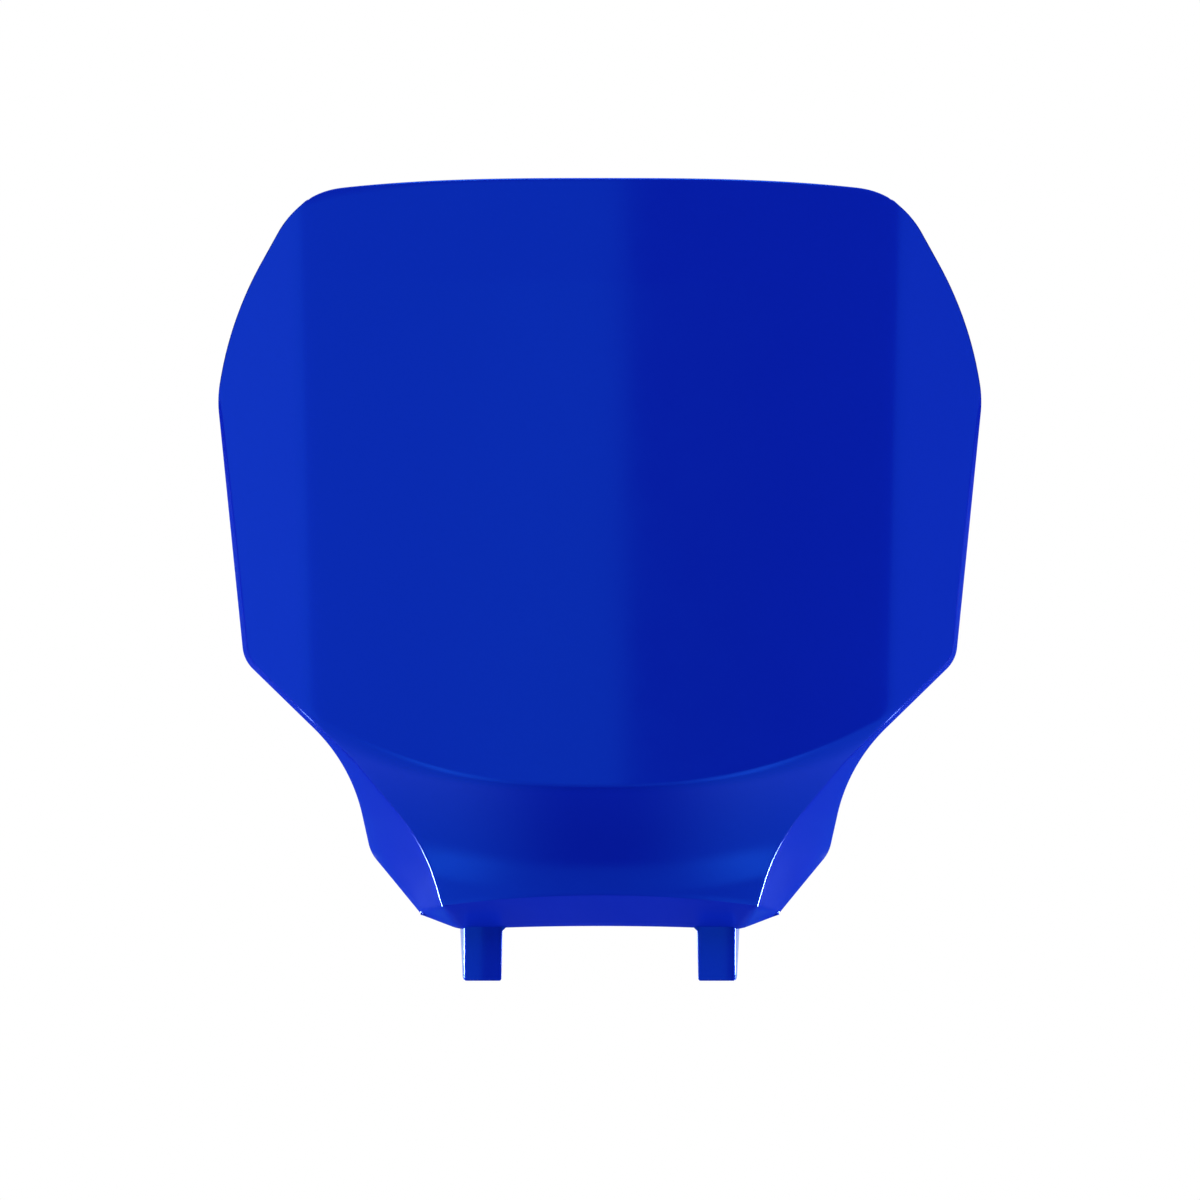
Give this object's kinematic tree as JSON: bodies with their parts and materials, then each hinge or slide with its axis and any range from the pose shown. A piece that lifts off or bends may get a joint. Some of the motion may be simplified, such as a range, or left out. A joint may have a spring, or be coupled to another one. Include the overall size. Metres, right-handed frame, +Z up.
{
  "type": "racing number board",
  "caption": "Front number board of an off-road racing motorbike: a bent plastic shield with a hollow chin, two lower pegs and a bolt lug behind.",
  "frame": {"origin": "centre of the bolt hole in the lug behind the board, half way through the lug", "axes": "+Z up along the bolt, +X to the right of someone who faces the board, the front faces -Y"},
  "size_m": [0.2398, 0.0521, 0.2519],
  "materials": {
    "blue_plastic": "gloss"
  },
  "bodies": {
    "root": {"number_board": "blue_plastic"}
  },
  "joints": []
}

·····

Extract the complete data, matching each line exactly.

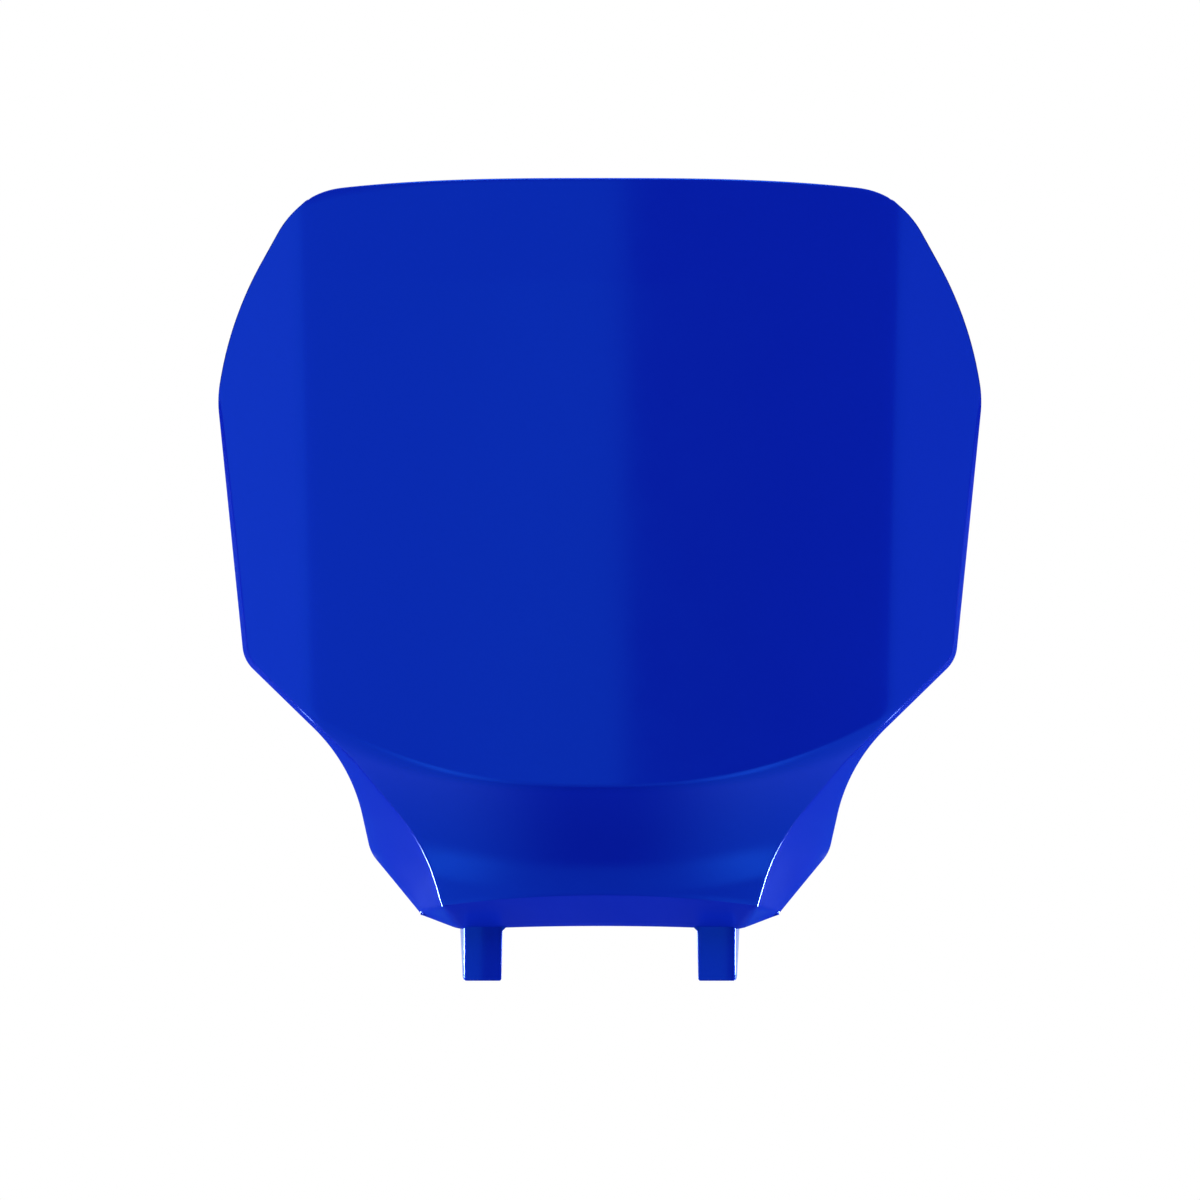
Give this object's kinematic tree as JSON: bodies with their parts and materials, then each hinge or slide with its axis and any range from the pose shown. A piece that lifts off or bends may get a joint. Some of the motion may be simplified, such as a range, or left out. A joint may have a spring, or be coupled to another one. Include the overall size. Metres, right-handed frame, +Z up.
{
  "type": "racing number board",
  "caption": "Front number board of an off-road racing motorbike: a bent plastic shield with a hollow chin, two lower pegs and a bolt lug behind.",
  "frame": {"origin": "centre of the bolt hole in the lug behind the board, half way through the lug", "axes": "+Z up along the bolt, +X to the right of someone who faces the board, the front faces -Y"},
  "size_m": [0.2398, 0.0521, 0.2519],
  "materials": {
    "blue_plastic": "gloss"
  },
  "bodies": {
    "root": {"number_board": "blue_plastic"}
  },
  "joints": []
}